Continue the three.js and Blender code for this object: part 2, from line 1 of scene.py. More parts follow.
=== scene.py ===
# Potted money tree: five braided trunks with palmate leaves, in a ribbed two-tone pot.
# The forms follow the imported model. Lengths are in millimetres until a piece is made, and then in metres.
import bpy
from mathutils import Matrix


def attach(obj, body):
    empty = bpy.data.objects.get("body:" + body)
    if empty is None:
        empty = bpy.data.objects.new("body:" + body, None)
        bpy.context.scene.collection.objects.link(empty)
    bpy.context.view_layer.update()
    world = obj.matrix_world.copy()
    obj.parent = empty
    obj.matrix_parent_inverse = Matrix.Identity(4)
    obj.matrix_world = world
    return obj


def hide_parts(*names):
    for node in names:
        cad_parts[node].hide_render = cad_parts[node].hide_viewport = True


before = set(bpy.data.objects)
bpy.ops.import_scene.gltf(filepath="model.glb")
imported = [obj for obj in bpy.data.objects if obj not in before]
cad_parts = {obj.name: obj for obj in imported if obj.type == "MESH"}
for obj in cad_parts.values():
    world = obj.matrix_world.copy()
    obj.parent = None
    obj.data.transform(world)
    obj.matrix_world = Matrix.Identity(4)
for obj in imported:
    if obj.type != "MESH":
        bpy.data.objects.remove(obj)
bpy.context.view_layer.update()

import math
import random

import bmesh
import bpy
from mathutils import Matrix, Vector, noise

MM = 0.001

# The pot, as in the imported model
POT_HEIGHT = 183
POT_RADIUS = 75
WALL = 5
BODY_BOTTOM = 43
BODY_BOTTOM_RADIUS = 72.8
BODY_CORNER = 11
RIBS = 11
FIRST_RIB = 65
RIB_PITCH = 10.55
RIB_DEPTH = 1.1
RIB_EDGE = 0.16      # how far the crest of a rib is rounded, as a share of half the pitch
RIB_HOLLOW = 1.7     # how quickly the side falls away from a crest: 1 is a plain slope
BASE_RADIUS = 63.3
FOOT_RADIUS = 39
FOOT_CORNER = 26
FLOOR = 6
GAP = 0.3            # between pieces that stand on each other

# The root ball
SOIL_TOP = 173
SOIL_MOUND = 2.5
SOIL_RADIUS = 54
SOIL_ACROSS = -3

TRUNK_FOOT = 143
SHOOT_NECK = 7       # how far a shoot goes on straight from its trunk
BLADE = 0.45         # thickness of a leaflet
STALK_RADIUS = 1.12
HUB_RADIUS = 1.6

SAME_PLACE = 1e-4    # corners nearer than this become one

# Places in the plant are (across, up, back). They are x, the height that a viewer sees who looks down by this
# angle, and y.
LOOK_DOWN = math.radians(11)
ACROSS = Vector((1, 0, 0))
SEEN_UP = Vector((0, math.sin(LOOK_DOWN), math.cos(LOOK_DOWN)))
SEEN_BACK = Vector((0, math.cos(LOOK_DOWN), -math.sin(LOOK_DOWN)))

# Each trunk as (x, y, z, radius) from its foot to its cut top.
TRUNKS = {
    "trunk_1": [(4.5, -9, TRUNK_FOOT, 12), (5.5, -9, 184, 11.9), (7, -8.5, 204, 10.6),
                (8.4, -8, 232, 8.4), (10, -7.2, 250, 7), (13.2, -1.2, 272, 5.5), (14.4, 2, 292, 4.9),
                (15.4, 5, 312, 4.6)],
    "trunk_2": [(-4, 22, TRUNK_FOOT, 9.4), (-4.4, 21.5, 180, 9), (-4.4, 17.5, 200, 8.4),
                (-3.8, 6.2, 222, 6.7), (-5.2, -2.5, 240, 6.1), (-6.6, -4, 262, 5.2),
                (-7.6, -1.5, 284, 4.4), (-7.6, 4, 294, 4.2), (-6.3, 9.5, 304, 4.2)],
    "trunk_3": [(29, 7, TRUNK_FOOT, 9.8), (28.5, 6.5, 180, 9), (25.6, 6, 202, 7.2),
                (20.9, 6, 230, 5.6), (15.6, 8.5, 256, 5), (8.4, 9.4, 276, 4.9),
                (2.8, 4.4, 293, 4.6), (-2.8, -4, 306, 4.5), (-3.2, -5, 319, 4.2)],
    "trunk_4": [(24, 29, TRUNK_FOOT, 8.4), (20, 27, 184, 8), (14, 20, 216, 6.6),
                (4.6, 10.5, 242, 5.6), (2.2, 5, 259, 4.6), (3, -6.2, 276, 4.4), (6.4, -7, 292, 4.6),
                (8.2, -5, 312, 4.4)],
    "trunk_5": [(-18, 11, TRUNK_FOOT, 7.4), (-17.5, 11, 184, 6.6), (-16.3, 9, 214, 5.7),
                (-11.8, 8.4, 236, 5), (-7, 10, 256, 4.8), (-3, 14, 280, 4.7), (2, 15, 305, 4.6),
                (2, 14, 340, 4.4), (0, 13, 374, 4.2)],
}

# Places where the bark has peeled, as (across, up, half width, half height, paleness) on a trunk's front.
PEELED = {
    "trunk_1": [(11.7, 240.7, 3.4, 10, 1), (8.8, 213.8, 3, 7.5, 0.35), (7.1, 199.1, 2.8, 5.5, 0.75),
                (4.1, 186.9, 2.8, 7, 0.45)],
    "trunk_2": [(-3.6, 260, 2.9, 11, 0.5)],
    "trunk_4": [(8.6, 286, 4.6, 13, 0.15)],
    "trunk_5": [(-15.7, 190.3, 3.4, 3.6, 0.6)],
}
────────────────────
▸ **Task to complete**:
Reproduce each line verbatim.

▸ **Full answer**:
Continue the three.js and Blender code for this object: part 2, from line 1 of scene.py. More parts follow.
=== scene.py ===
# Potted money tree: five braided trunks with palmate leaves, in a ribbed two-tone pot.
# The forms follow the imported model. Lengths are in millimetres until a piece is made, and then in metres.
import bpy
from mathutils import Matrix


def attach(obj, body):
    empty = bpy.data.objects.get("body:" + body)
    if empty is None:
        empty = bpy.data.objects.new("body:" + body, None)
        bpy.context.scene.collection.objects.link(empty)
    bpy.context.view_layer.update()
    world = obj.matrix_world.copy()
    obj.parent = empty
    obj.matrix_parent_inverse = Matrix.Identity(4)
    obj.matrix_world = world
    return obj


def hide_parts(*names):
    for node in names:
        cad_parts[node].hide_render = cad_parts[node].hide_viewport = True


before = set(bpy.data.objects)
bpy.ops.import_scene.gltf(filepath="model.glb")
imported = [obj for obj in bpy.data.objects if obj not in before]
cad_parts = {obj.name: obj for obj in imported if obj.type == "MESH"}
for obj in cad_parts.values():
    world = obj.matrix_world.copy()
    obj.parent = None
    obj.data.transform(world)
    obj.matrix_world = Matrix.Identity(4)
for obj in imported:
    if obj.type != "MESH":
        bpy.data.objects.remove(obj)
bpy.context.view_layer.update()

import math
import random

import bmesh
import bpy
from mathutils import Matrix, Vector, noise

MM = 0.001

# The pot, as in the imported model
POT_HEIGHT = 183
POT_RADIUS = 75
WALL = 5
BODY_BOTTOM = 43
BODY_BOTTOM_RADIUS = 72.8
BODY_CORNER = 11
RIBS = 11
FIRST_RIB = 65
RIB_PITCH = 10.55
RIB_DEPTH = 1.1
RIB_EDGE = 0.16      # how far the crest of a rib is rounded, as a share of half the pitch
RIB_HOLLOW = 1.7     # how quickly the side falls away from a crest: 1 is a plain slope
BASE_RADIUS = 63.3
FOOT_RADIUS = 39
FOOT_CORNER = 26
FLOOR = 6
GAP = 0.3            # between pieces that stand on each other

# The root ball
SOIL_TOP = 173
SOIL_MOUND = 2.5
SOIL_RADIUS = 54
SOIL_ACROSS = -3

TRUNK_FOOT = 143
SHOOT_NECK = 7       # how far a shoot goes on straight from its trunk
BLADE = 0.45         # thickness of a leaflet
STALK_RADIUS = 1.12
HUB_RADIUS = 1.6

SAME_PLACE = 1e-4    # corners nearer than this become one

# Places in the plant are (across, up, back). They are x, the height that a viewer sees who looks down by this
# angle, and y.
LOOK_DOWN = math.radians(11)
ACROSS = Vector((1, 0, 0))
SEEN_UP = Vector((0, math.sin(LOOK_DOWN), math.cos(LOOK_DOWN)))
SEEN_BACK = Vector((0, math.cos(LOOK_DOWN), -math.sin(LOOK_DOWN)))

# Each trunk as (x, y, z, radius) from its foot to its cut top.
TRUNKS = {
    "trunk_1": [(4.5, -9, TRUNK_FOOT, 12), (5.5, -9, 184, 11.9), (7, -8.5, 204, 10.6),
                (8.4, -8, 232, 8.4), (10, -7.2, 250, 7), (13.2, -1.2, 272, 5.5), (14.4, 2, 292, 4.9),
                (15.4, 5, 312, 4.6)],
    "trunk_2": [(-4, 22, TRUNK_FOOT, 9.4), (-4.4, 21.5, 180, 9), (-4.4, 17.5, 200, 8.4),
                (-3.8, 6.2, 222, 6.7), (-5.2, -2.5, 240, 6.1), (-6.6, -4, 262, 5.2),
                (-7.6, -1.5, 284, 4.4), (-7.6, 4, 294, 4.2), (-6.3, 9.5, 304, 4.2)],
    "trunk_3": [(29, 7, TRUNK_FOOT, 9.8), (28.5, 6.5, 180, 9), (25.6, 6, 202, 7.2),
                (20.9, 6, 230, 5.6), (15.6, 8.5, 256, 5), (8.4, 9.4, 276, 4.9),
                (2.8, 4.4, 293, 4.6), (-2.8, -4, 306, 4.5), (-3.2, -5, 319, 4.2)],
    "trunk_4": [(24, 29, TRUNK_FOOT, 8.4), (20, 27, 184, 8), (14, 20, 216, 6.6),
                (4.6, 10.5, 242, 5.6), (2.2, 5, 259, 4.6), (3, -6.2, 276, 4.4), (6.4, -7, 292, 4.6),
                (8.2, -5, 312, 4.4)],
    "trunk_5": [(-18, 11, TRUNK_FOOT, 7.4), (-17.5, 11, 184, 6.6), (-16.3, 9, 214, 5.7),
                (-11.8, 8.4, 236, 5), (-7, 10, 256, 4.8), (-3, 14, 280, 4.7), (2, 15, 305, 4.6),
                (2, 14, 340, 4.4), (0, 13, 374, 4.2)],
}

# Places where the bark has peeled, as (across, up, half width, half height, paleness) on a trunk's front.
PEELED = {
    "trunk_1": [(11.7, 240.7, 3.4, 10, 1), (8.8, 213.8, 3, 7.5, 0.35), (7.1, 199.1, 2.8, 5.5, 0.75),
                (4.1, 186.9, 2.8, 7, 0.45)],
    "trunk_2": [(-3.6, 260, 2.9, 11, 0.5)],
    "trunk_4": [(8.6, 286, 4.6, 13, 0.15)],
    "trunk_5": [(-15.7, 190.3, 3.4, 3.6, 0.6)],
}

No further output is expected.